Back then I did not know about depression and all that it entails. Pouring alcohol on top of it just made things worse. I explored self help remedies like Est and Lifespring. Going natural and eating better and taking vitamins didn’t help. I continued living on the bottom.
Then came a fork in the road and I took the one towards living and I turned myself over to a friend that had found the way.
So, I stopped drinking by not starting! However, I began to drink copious amounts of coffee and Coca Cola plus smoking innumerable cigarettes in a day. My mood did lift some, no doubt from the caffeine, and I lost a lot of weight. However, I was left with all the fears and doubts that plagued me before putting the plug in the jug. I felt like I was going to explode and sitting still was impossible. Constant upheaval ruled my life and then my mood began to sink and this time I FELT IT, ALL!
Hindsight is always 20/20 and as I reflect, I wish I had known about the mind/body connection. After all, I was trapped in a hopeless condition of mind and body. I didn’t realize they were connected.
After a period of being sober, I began to practice Tai Chi. It was amazing how it reduced tension and stress. Tai Chi is about re-directing or dissipating force, so I began to assume a Tai Chi attitude when faced with adversity. This means I was able to meet it with calmness while either redirecting it or dissipating the stress. However, Tai Chi over time, while very beneficial, began to lose the body strengthening impact, which I wanted.
So here is where Yoga comes in. I started Yoga at 34 years sober. I wish I would have discovered it many years ago. I often feel like I have had a 90-minute massage after an hour of Yoga. My body is relaxed, and my mind is calm.

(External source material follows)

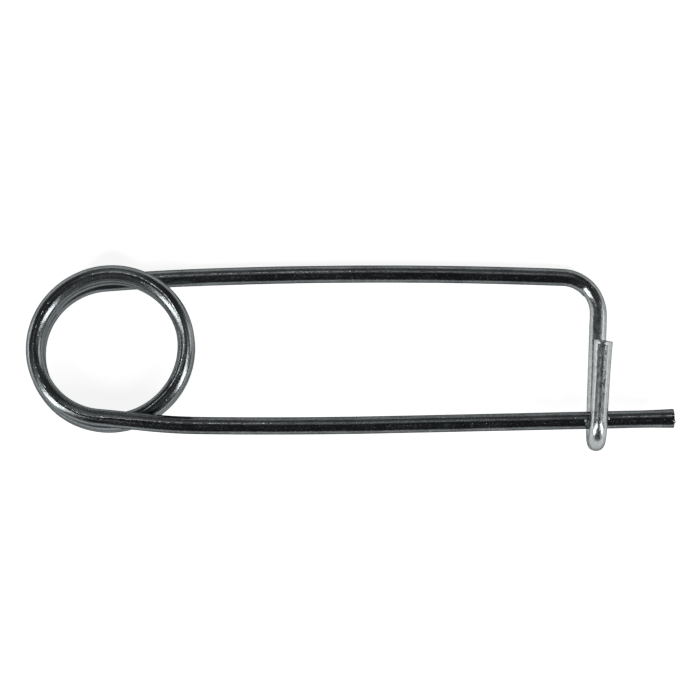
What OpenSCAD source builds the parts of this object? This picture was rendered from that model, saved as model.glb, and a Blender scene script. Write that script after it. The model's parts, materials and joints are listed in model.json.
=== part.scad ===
// Coil-spring safety pin, bent from one length of round spring wire.
//
// It lies flat on Z = 0, with the axis of its coil standing along Z. X runs from the coil along the
// two legs. The hook leg is on the +Y side: it leaves the bottom turn of the coil and its far end is
// bent into the hook. The pin leg is on the -Y side: it leaves the top turn and comes down to pass
// through the hook, so its end sticks out beyond.

/* [Wire] */
// Diameter of the wire
wire_d = 3.05; // [2.4:0.05:3.4]
// Length of the spread that the shears leave at each end of the wire
cut_l = 1.4; // [0.8:0.1:3]
// How far that spread stands out from the wire
cut_spread = 0.12; // [0.05:0.01:0.2]
// Break along the edge of each cut face
cut_break = 0.15; // [0.05:0.01:0.4]

/* [Coil] */
// Radius of the coil along X, to the middle of the wire
coil_r = 13.15; // [10:0.05:17]
// How much less the radius is along Y, where the closed legs squeeze the coil
coil_squeeze = 0.32; // [0:0.02:1]
// How far the coil's +Y side is pushed toward +X, and its -Y side toward -X
coil_skew = 0.5; // [0:0.05:0.8]
// Whole turns in the coil, besides its last half turn
whole_turns = 2; // [1:1:4]
// Gap between neighbouring turns
turn_gap = 0.2; // [0.16:0.01:0.6]
// Step of each turn toward +Y past the turn under it
turn_step_y = 0.4; // [0:0.05:1]
// Step of each turn toward +X past the turn under it
turn_step_x = 0.1; // [0:0.05:1]
// Angle of the coil over which the wire draws in toward a leg
draw_in_angle = 120; // [60:5:180]
// How far it draws in toward the hook leg
hook_draw_in = 0.65; // [0:0.05:1]
// How far it draws in toward the pin leg
pin_draw_in = 0.5; // [0:0.05:0.6]

/* [Legs] */
// Angle between X and each leg where it leaves the coil
leave_angle = 8; // [4:0.5:12]
// Distance along X from the coil's centre to the end of the bend beside it
shoulder_x = 15.5; // [12:0.5:22]
// How far the hook leg then stands outside the coil's radius along Y
hook_leg_out = -0.15; // [-1:0.05:1]
// How far the pin leg then stands outside the coil's radius along Y
pin_leg_out = 0.35; // [-1:0.05:1]
// Angle that the hook leg's bow makes with X at its two ends
hook_leg_bow = 2.1; // [0.5:0.1:4]
// Angle that the pin leg's bow makes with X where it starts
pin_leg_bow = 0.75; // [0.3:0.05:3]
// Angle that the straight end of the pin leg makes with X
pin_angle = 1.2; // [0.5:0.1:3]
// Length of that straight end, with its tip
pin_straight_l = 49; // [35:0.5:70]
// Length of the pin leg that sticks out beyond the hook
pin_end_l = 13.4; // [6:0.1:25]

/* [Hook] */
// Distance along X from the coil's centre to the middle of the hook
reach = 84.75; // [70:0.05:110]
// Radius of the corner between the hook leg and the hook, to the middle of the wire
corner_r = 6.5; // [4:0.1:9]
// Gap between the pin leg and the wire of the hook around it
hook_play = 0.9; // [0.3:0.05:1.5]
// Length of the hook's free side, from the end of its bend to the cut
hook_side_l = 14.1; // [8:0.1:18]
// Lean of the hook's back side toward +X, going up from the pin leg
back_lean = 1.9; // [0:0.1:5]
// Lean of the hook's free side toward +X
side_lean = 3; // [0:0.1:8]
// Angle at which the free side opens away from the back side
side_opening = 3; // [0:0.5:10]

/* [Hidden] */

wire_r = wire_d / 2;
pitch = wire_d + turn_gap;
coil_end = 360 * whole_turns + 180;              // angle wound from 12 o'clock to 6 o'clock
coil_ry = coil_r - coil_squeeze;
coil_step = 60;                                  // longest angle between two stations on the coil

// The arcs are joined by a thinner length running a little way into the full one beside it.
lap = 0.2;
thinner = 0.015;

function unit(v) = v / norm(v);
// Level direction at an angle from X toward Y
function level(angle) = [cos(angle), sin(angle), 0];

// ---- The coil -------------------------------------------------------------------------------
// The angle a is wound anticlockwise from 12 o'clock, where the hook leg joins the bottom turn.

function draw_in(a, depth) = depth * pow(max(0, 1 - a / draw_in_angle), 2);
function coil_drawn(a) = draw_in(a, hook_draw_in) + draw_in(coil_end - a, pin_draw_in);
// The hook leg comes down to the floor along the bend beside the coil.
coil_floor = wire_r + pitch / (2 * PI * coil_r) * shoulder_x / 2;
// Each turn lies level as far as 6 o'clock and climbs on its way back to 12 o'clock.
function coil_height(a) = coil_floor + pitch * (a / 360 - (1 - cos(a)) / 4);
function coil_point(a) =
    let (from_middle = (a - coil_end / 2) / 360)
    [turn_step_x * from_middle - (coil_r - coil_drawn(a)) * sin(a) + coil_skew * cos(a),
     turn_step_y * from_middle + (coil_ry - coil_drawn(a)) * cos(a),
     coil_height(a)];
function coil_direction(a) = unit(coil_point(a + 0.5) - coil_point(a - 0.5));

coil_turned = coil_end - 2 * leave_angle;
coil_spans = ceil(coil_turned / coil_step);
coil_stations = [for (i = [0 : coil_spans])
    let (a = leave_angle + coil_turned * i / coil_spans) [coil_point(a), coil_direction(a)]];

// ---- The pin leg ----------------------------------------------------------------------------

// The pin leg runs through the middle of the hook's bend, at this height.
hook_bend_r = wire_d + hook_play;
hook_z = wire_r + hook_bend_r;
pin_z = coil_stations[coil_spans][0][2];         // height at which it leaves the coil
pin_fall = -(pin_z - hook_z) / (reach - shoulder_x);
function pin_direction(angle) = unit(level(angle) + [0, 0, pin_fall]);
pin_straight = pin_direction(pin_angle);

pin_shoulder = [shoulder_x, -coil_ry - pin_leg_out, pin_z];
// The bow is one even curve from the shoulder to the start of the straight end.
pin_straight_x = reach + pin_end_l - pin_straight_l * pin_straight[0];
pin_bow_l = pin_straight_x - shoulder_x;
pin_straight_start = pin_shoulder
    + pin_bow_l * [1, tan((pin_angle - pin_leg_bow) / 2), pin_fall];
pin_at_hook = pin_straight_start + (reach - pin_straight_x) / pin_straight[0] * pin_straight;
pin_end = pin_straight_start + (pin_straight_l - cut_l) * pin_straight;

// ---- The hook -------------------------------------------------------------------------------

// The bend is an arc round the pin leg, and the two sides run off it on their tangents.
bend_middle = [reach, pin_at_hook[1], hook_z];
back_up = level(90 - back_lean);
side_up = unit([sin(side_lean), cos(side_lean), sin(side_opening)]);
back_bottom = bend_middle - [0, 0, hook_bend_r];
side_bottom = bend_middle + hook_bend_r * unit(cross([1, 0, 0], side_up));
side_end = side_bottom + (hook_side_l - cut_l) * side_up;

// The corner: the hook leg's line is cut by the line of the hook's back side.
hook_leg_y = coil_ry + hook_leg_out;
hook_leg_in = level(-hook_leg_bow);
function along_to_y(p, u, y) = p + u * (y - p[1]) / u[1];
corner_turn = 90 - back_lean + hook_leg_bow;
corner_cut = corner_r * tan(corner_turn / 2);
corner_meets = along_to_y(back_bottom, back_up, hook_leg_y - corner_cut * sin(hook_leg_bow));
corner_start = corner_meets - corner_cut * hook_leg_in;
corner_end = corner_meets - corner_cut * back_up;
hook_shoulder = [shoulder_x, hook_leg_y, wire_r];

// ---- The whole wire, from the end of the hook to the end of the pin leg ----------------------
// Each station is a point and the direction in which the wire runs there.

stations = concat(
    [[side_end, -side_up], [side_bottom, -side_up]],
    [[back_bottom, back_up], [corner_end, back_up]],
    [[corner_start, -hook_leg_in], [hook_shoulder, -level(hook_leg_bow)]],
    coil_stations,
    [[pin_shoulder, pin_direction(-pin_leg_bow)]],
    [[pin_straight_start, pin_straight], [pin_end, pin_straight]]
);

// Where two arcs of equal tangent lengths meet, between two stations
function arcs_meet(p, u, q, v) =
    let (c = q - p, t = u + v, k = 2 * (1 - u * v),
         d = k < 1e-9 ? (c * c) / (2 * c * t) : (sqrt(pow(c * t, 2) + k * (c * c)) - c * t) / k)
    (p + d * u + q - d * v) / 2;
function is_straight(p, u, q) = norm(cross(u, unit(q - p))) < 1e-5;
// Lengths of wire between two stations: one straight, or two arcs that share a tangent
function lengths(a, b) =
    is_straight(a[0], a[1], b[0]) ? [[a[0], a[1], b[0]]]
    : let (m = arcs_meet(a[0], a[1], b[0], b[1])) [[a[0], a[1], m], [b[0], -b[1], m]];
wire_lengths = [for (i = [1 : len(stations) - 1]) each lengths(stations[i - 1], stations[i])];

// Puts the children's X, Y and Z along three directions, and their origin at o
module place(x, y, z, o) {
    multmatrix([[x[0], y[0], z[0], o[0]], [x[1], y[1], z[1], o[1]], [x[2], y[2], z[2], o[2]]])
        children();
}

module place_along(u, o) {
    side = unit(cross(u, abs(u[2]) > 0.9 ? [1, 0, 0] : [0, 0, 1]));
    place(side, cross(u, side), u, o) children();
}

module straight(p, q, r, over) {
    place_along(unit(q - p), p)
        translate([0, 0, -over]) cylinder(r = r, h = norm(q - p) + 2 * over, $fn = 48);
}

module arc(p, u, q, r, over) {
    chord = q - p;
    inward = unit(chord - (chord * u) * u);
    bend_r = (chord * chord) / (2 * chord * inward);
    turn = 2 * atan2(chord * inward, chord * u);
    over_turn = over / bend_r * 180 / PI;
    facets = max(4, ceil(turn / 8), ceil(norm(chord) / 4));
    place(-inward, u, cross(u, inward), p + bend_r * inward)
        rotate([0, 0, -over_turn])
            rotate_extrude(angle = turn + 2 * over_turn, $fn = ceil(facets * 360 / turn))
                translate([bend_r, 0]) circle(r = r, $fn = 32);
}

// The end of the wire, cropped square: the shears spread it a little, and the edge is broken.
module cut_end(p, u) {
    face_r = wire_r + cut_spread;
    place_along(u, p)
        rotate_extrude($fn = 48)
            polygon([[0, -lap], [wire_r - thinner, -lap], [face_r, cut_l - cut_break],
                     [face_r - cut_break, cut_l], [0, cut_l]]);
}

module safety_pin() {
    color("dimgray") {
        for (i = [0 : len(wire_lengths) - 1]) {
            p = wire_lengths[i][0];
            u = wire_lengths[i][1];
            q = wire_lengths[i][2];
            over = i % 2 == 1 ? lap : 0;
            r = i % 2 == 1 ? wire_r - thinner : wire_r;
            if (is_straight(p, u, q)) straight(p, q, r, over);
            else arc(p, u, q, r, over);
        }
        cut_end(side_end, side_up);
        cut_end(pin_end, pin_straight);
    }
}

safety_pin();
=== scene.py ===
import json
import math

import bmesh
import bpy
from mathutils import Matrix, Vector


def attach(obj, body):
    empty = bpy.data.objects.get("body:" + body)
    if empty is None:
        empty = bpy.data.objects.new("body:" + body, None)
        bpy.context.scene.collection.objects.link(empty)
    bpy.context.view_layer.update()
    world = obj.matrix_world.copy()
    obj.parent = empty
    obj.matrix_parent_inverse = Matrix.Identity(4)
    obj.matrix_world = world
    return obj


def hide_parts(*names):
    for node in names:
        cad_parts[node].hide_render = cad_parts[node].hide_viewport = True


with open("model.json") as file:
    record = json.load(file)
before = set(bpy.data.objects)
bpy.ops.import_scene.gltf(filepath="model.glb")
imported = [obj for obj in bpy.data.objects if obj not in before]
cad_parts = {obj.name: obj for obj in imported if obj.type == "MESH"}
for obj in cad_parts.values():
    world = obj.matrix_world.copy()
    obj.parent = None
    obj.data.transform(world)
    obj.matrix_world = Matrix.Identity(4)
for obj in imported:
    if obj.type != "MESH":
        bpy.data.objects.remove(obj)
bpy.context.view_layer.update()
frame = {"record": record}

# ---- The spring wire -------------------------------------------------------------------------
# The whole pin is one length of hard-drawn spring wire, cropped at both ends and plated with zinc.
# It is wound two and a half turns on a mandrel, and the hook is bent on its lower leg. Its middle line
# is laid out as one run of straights and arcs, and a round section is swept along that run.

MM = 0.001
pin_mount = frame["record"]["mounts"][0]
wire_r = pin_mount["dims"]["r_mm"] * MM
wire_d = 2 * wire_r

# The coil and how its turns lie on each other
coil_r = 13.15 * MM
coil_ry = coil_r - 0.32 * MM                  # the closed legs squeeze it
coil_skew = 0.5 * MM                          # and push its two sides past each other
pitch = wire_d + 0.2 * MM
turn_step = Vector((0.1, 0.4, 0)) * MM        # each turn lies this far past the turn under it
wound = 900                                   # degrees, from 12 o'clock to 6 o'clock
draw_in_angle = 120                           # over this much of the coil it draws in toward a leg
hook_draw_in = 0.65 * MM
pin_draw_in = 0.5 * MM
leave_angle = 8
longest_span = 60                             # degrees between two stations on the coil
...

The discipline works to heal the mind/body! The physical aspects are excellent to bleed off excess tension and stress and redefining the body, while heightening the mood and calming the mind. Not as instantly as substances do but, just as the impact of the substances multiply, the benefits of consistent and diligent practice of Yoga are accumulative.
I’ve come to believe that Yoga would be a wonderful adjunct to anyone in recovery. My Tai Chi practice improved greatly after taking up Yoga!
It is not unusual for those new to recovery to fall into a trap of consuming sugar (donuts, cake, candy or soft drinks) and highly caffeinated drinks. Like it or not, it is still self-medicating the feelings that begin to make themselves known. Afterall, it’s ok since you’re not drinking alcohol or using drugs! NOT!
It’s not OK because while the mind may improve as the result of the steps, the body often suffers. Healthy eating comes along with practicing Yoga and Tai Chi. Remember the body and mind are connected.
I am glad to see that the recovery industry is incorporating Yoga and Tai Chi into their regimens. Likewise, it’s good to see some Yogi’s are offering Yoga for recovery.
It’s just not newcomers to recovery that can benefit from Yoga! Nay, nay I say. Oldtimers can benefit too. Just go. If you know someone in recovery, invite them to go with you to a class. Namaste, ya’ll!